DATASET EXCERPT ▸
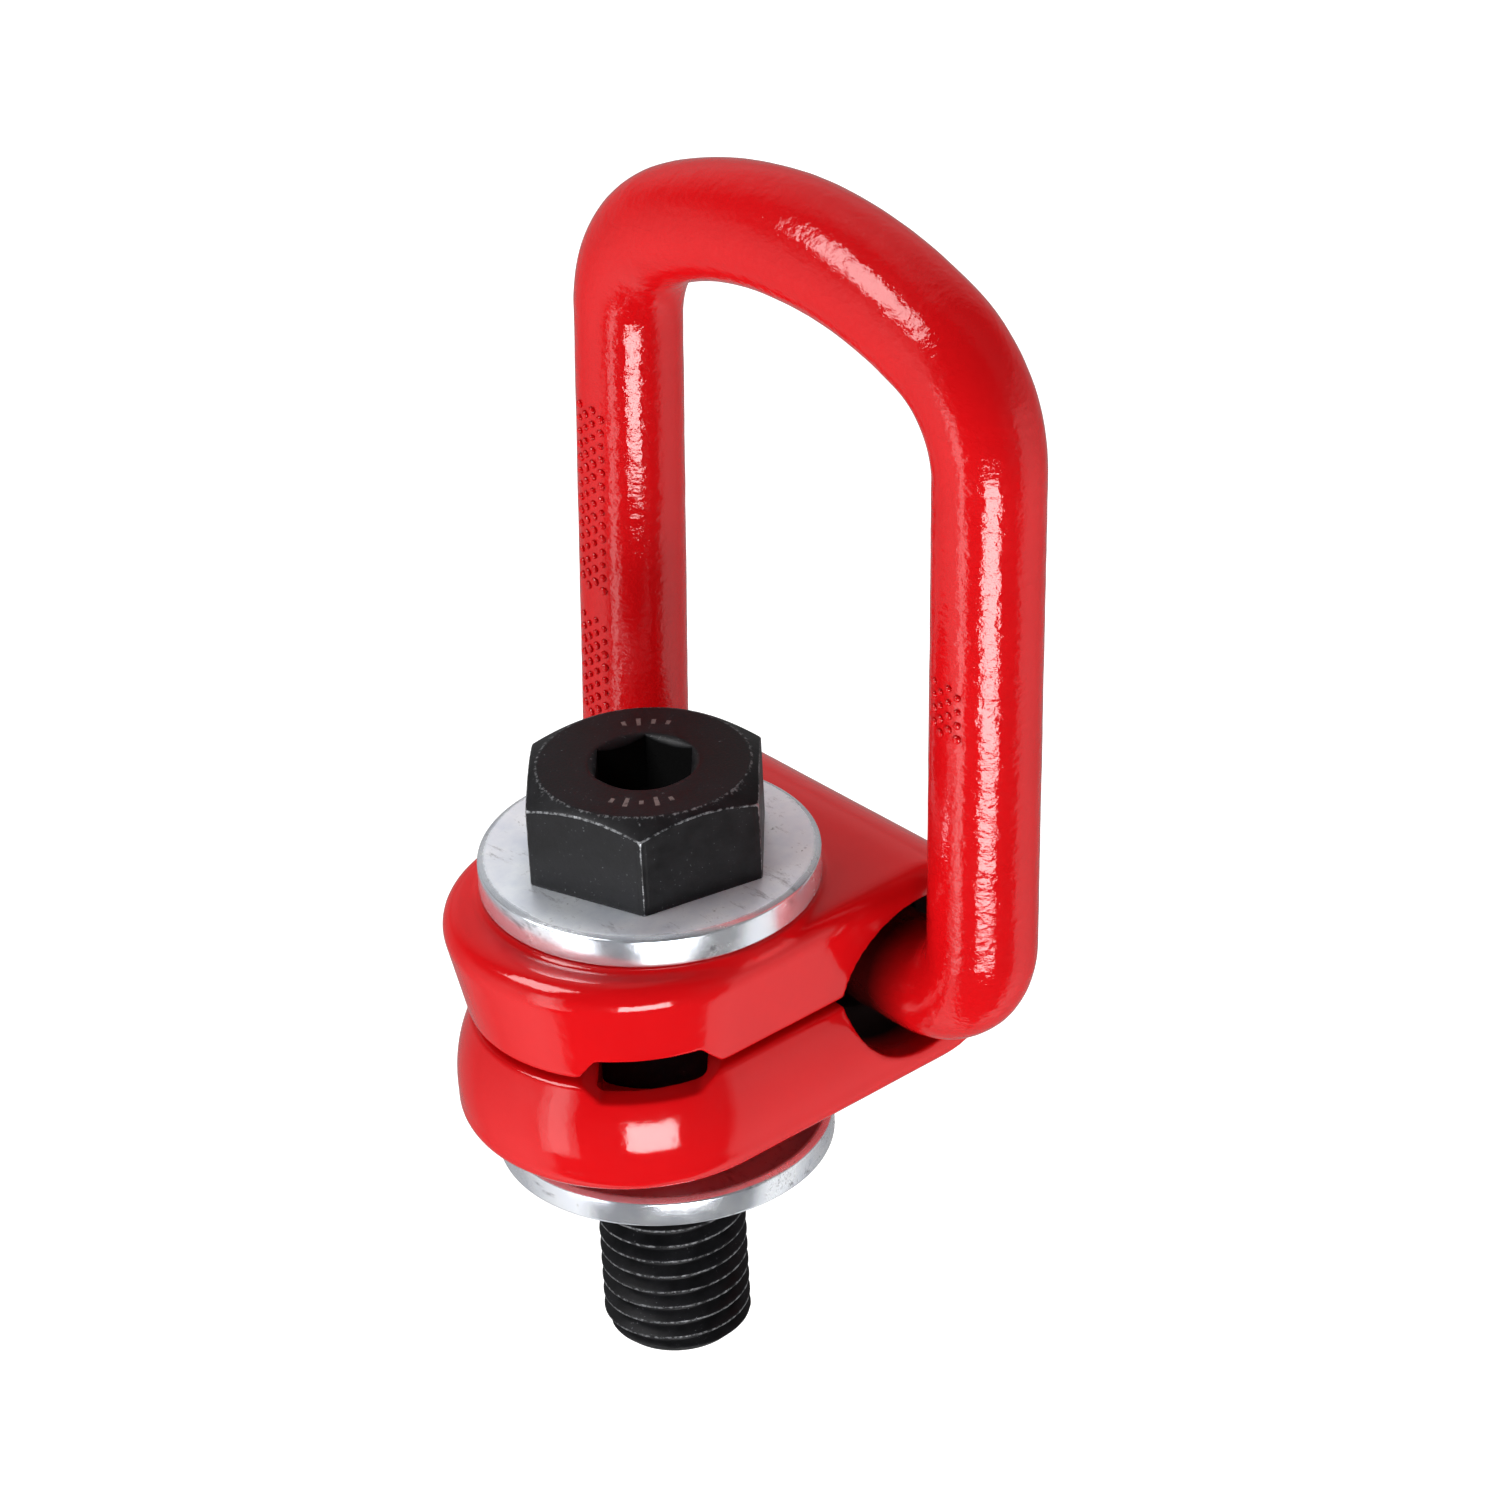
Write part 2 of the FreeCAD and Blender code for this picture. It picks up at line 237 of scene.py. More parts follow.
class Nodes:
    """Short names for building the node tree of a material or a world."""

    def __init__(self, owner, shader="Principled BSDF", coordinates="Object"):
        owner.use_nodes = True
        self.owner = owner
        self.tree = owner.node_tree
        self.shader = self.tree.nodes[shader]
        self.coords = self.tree.nodes.new("ShaderNodeTexCoord").outputs[coordinates]

    def add(self, kind, inputs=(), **settings):
        node = self.tree.nodes.new(kind)
        for key, value in settings.items():
            setattr(node, key, value)
        for key, value in dict(inputs).items():
            self.link(value, node.inputs[key])
        return node

    def link(self, value, socket):
        if isinstance(value, bpy.types.NodeSocket):
            self.tree.links.new(value, socket)
        else:
            socket.default_value = value

    def math(self, operation, a, b=0.0, clamp=False):
        node = self.add("ShaderNodeMath", {0: a, 1: b}, operation=operation, use_clamp=clamp)
        return node.outputs[0]

    def scaled(self, factors):
        node = self.add("ShaderNodeMapping", {"Vector": self.coords, "Scale": factors})
        return node.outputs[0]

    def noise(self, scale, detail=3.0, roughness=0.5, vector=None, distortion=0.0):
        inputs = {"Vector": vector or self.coords, "Scale": scale, "Detail": detail,
                  "Roughness": roughness, "Distortion": distortion}
        return self.add("ShaderNodeTexNoise", inputs).outputs["Fac"]

    def ramp(self, value, low, high, to_low=0.0, to_high=1.0):
        """Maps low..high to to_low..to_high, and holds the ends."""
        inputs = {"Value": value, "From Min": low, "From Max": high, "To Min": to_low, "To Max": to_high}
        return self.add("ShaderNodeMapRange", inputs).outputs["Result"]

    def mix(self, factor, a, b):
        """Blends two colours: sockets 0, 6 and 7 are the node's factor and its pair of colours."""
        node = self.add("ShaderNodeMix", data_type="RGBA")
        self.link(factor, node.inputs[0])
        self.link(a, node.inputs[6])
        self.link(b, node.inputs[7])
        return node.outputs[2]

    def bump(self, height, distance, strength=1.0, normal=None):
        inputs = {"Height": height, "Distance": distance, "Strength": strength}
        if normal is not None:
            inputs["Normal"] = normal
        return self.add("ShaderNodeBump", inputs).outputs["Normal"]

    def set(self, **inputs):
        for key, value in inputs.items():
            self.link(value, self.shader.inputs[key.replace("_", " ")])


def material(name):
    return Nodes(bpy.data.materials.new(name))


def polar(n):
    """Radius and angle about the bolt's axis, and height."""
    parts = n.add("ShaderNodeSeparateXYZ", {0: n.coords}).outputs
    squares = n.math("ADD", n.math("POWER", parts[0], 2.0), n.math("POWER", parts[1], 2.0))
    return n.math("SQRT", squares), n.math("ARCTAN2", parts[1], parts[0]), parts[2]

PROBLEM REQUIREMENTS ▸
Reproduce the data in full, exactly as presented.

THE RESULT ▸
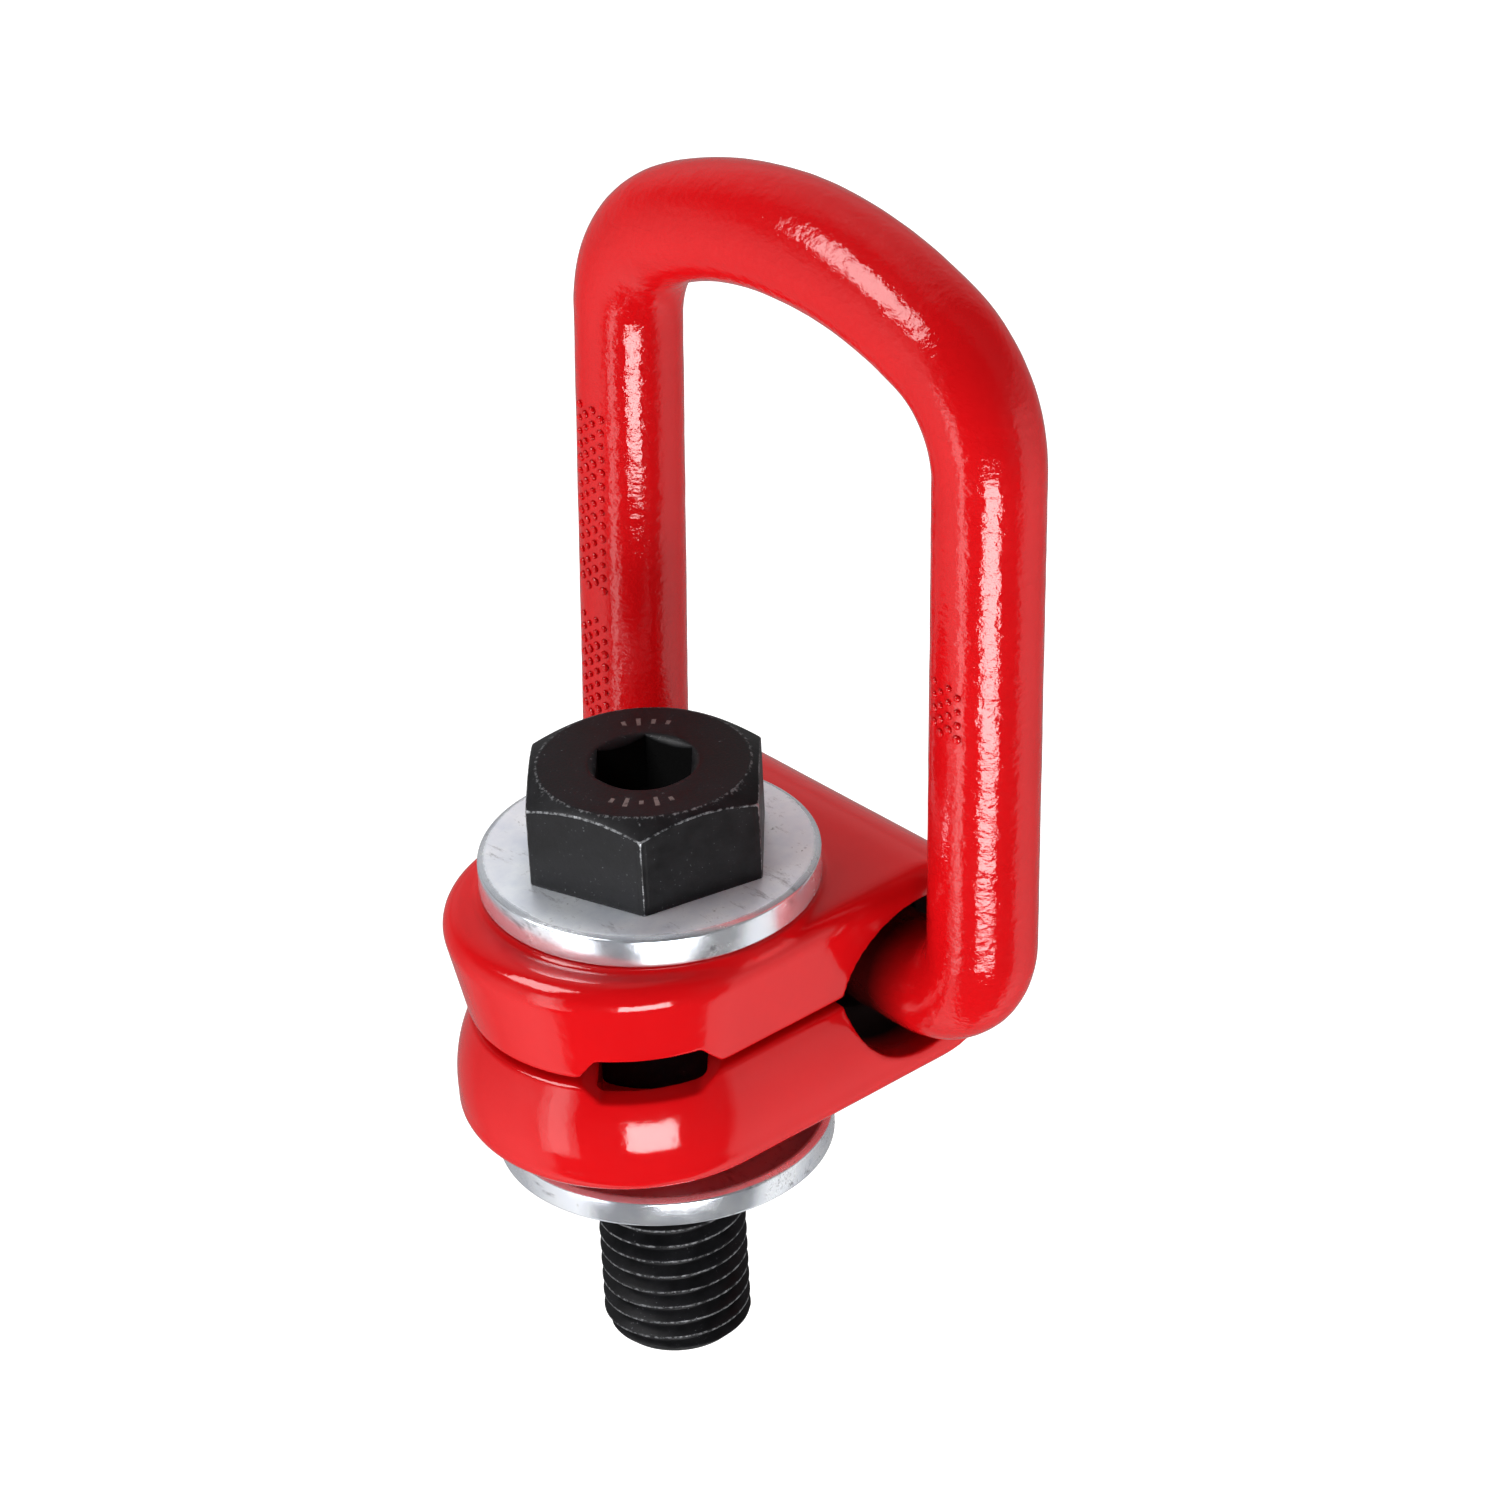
Write part 2 of the FreeCAD and Blender code for this picture. It picks up at line 237 of scene.py. More parts follow.
class Nodes:
    """Short names for building the node tree of a material or a world."""

    def __init__(self, owner, shader="Principled BSDF", coordinates="Object"):
        owner.use_nodes = True
        self.owner = owner
        self.tree = owner.node_tree
        self.shader = self.tree.nodes[shader]
        self.coords = self.tree.nodes.new("ShaderNodeTexCoord").outputs[coordinates]

    def add(self, kind, inputs=(), **settings):
        node = self.tree.nodes.new(kind)
        for key, value in settings.items():
            setattr(node, key, value)
        for key, value in dict(inputs).items():
            self.link(value, node.inputs[key])
        return node

    def link(self, value, socket):
        if isinstance(value, bpy.types.NodeSocket):
            self.tree.links.new(value, socket)
        else:
            socket.default_value = value

    def math(self, operation, a, b=0.0, clamp=False):
        node = self.add("ShaderNodeMath", {0: a, 1: b}, operation=operation, use_clamp=clamp)
        return node.outputs[0]

    def scaled(self, factors):
        node = self.add("ShaderNodeMapping", {"Vector": self.coords, "Scale": factors})
        return node.outputs[0]

    def noise(self, scale, detail=3.0, roughness=0.5, vector=None, distortion=0.0):
        inputs = {"Vector": vector or self.coords, "Scale": scale, "Detail": detail,
                  "Roughness": roughness, "Distortion": distortion}
        return self.add("ShaderNodeTexNoise", inputs).outputs["Fac"]

    def ramp(self, value, low, high, to_low=0.0, to_high=1.0):
        """Maps low..high to to_low..to_high, and holds the ends."""
        inputs = {"Value": value, "From Min": low, "From Max": high, "To Min": to_low, "To Max": to_high}
        return self.add("ShaderNodeMapRange", inputs).outputs["Result"]

    def mix(self, factor, a, b):
        """Blends two colours: sockets 0, 6 and 7 are the node's factor and its pair of colours."""
        node = self.add("ShaderNodeMix", data_type="RGBA")
        self.link(factor, node.inputs[0])
        self.link(a, node.inputs[6])
        self.link(b, node.inputs[7])
        return node.outputs[2]

    def bump(self, height, distance, strength=1.0, normal=None):
        inputs = {"Height": height, "Distance": distance, "Strength": strength}
        if normal is not None:
            inputs["Normal"] = normal
        return self.add("ShaderNodeBump", inputs).outputs["Normal"]

    def set(self, **inputs):
        for key, value in inputs.items():
            self.link(value, self.shader.inputs[key.replace("_", " ")])


def material(name):
    return Nodes(bpy.data.materials.new(name))


def polar(n):
    """Radius and angle about the bolt's axis, and height."""
    parts = n.add("ShaderNodeSeparateXYZ", {0: n.coords}).outputs
    squares = n.math("ADD", n.math("POWER", parts[0], 2.0), n.math("POWER", parts[1], 2.0))
    return n.math("SQRT", squares), n.math("ARCTAN2", parts[1], parts[0]), parts[2]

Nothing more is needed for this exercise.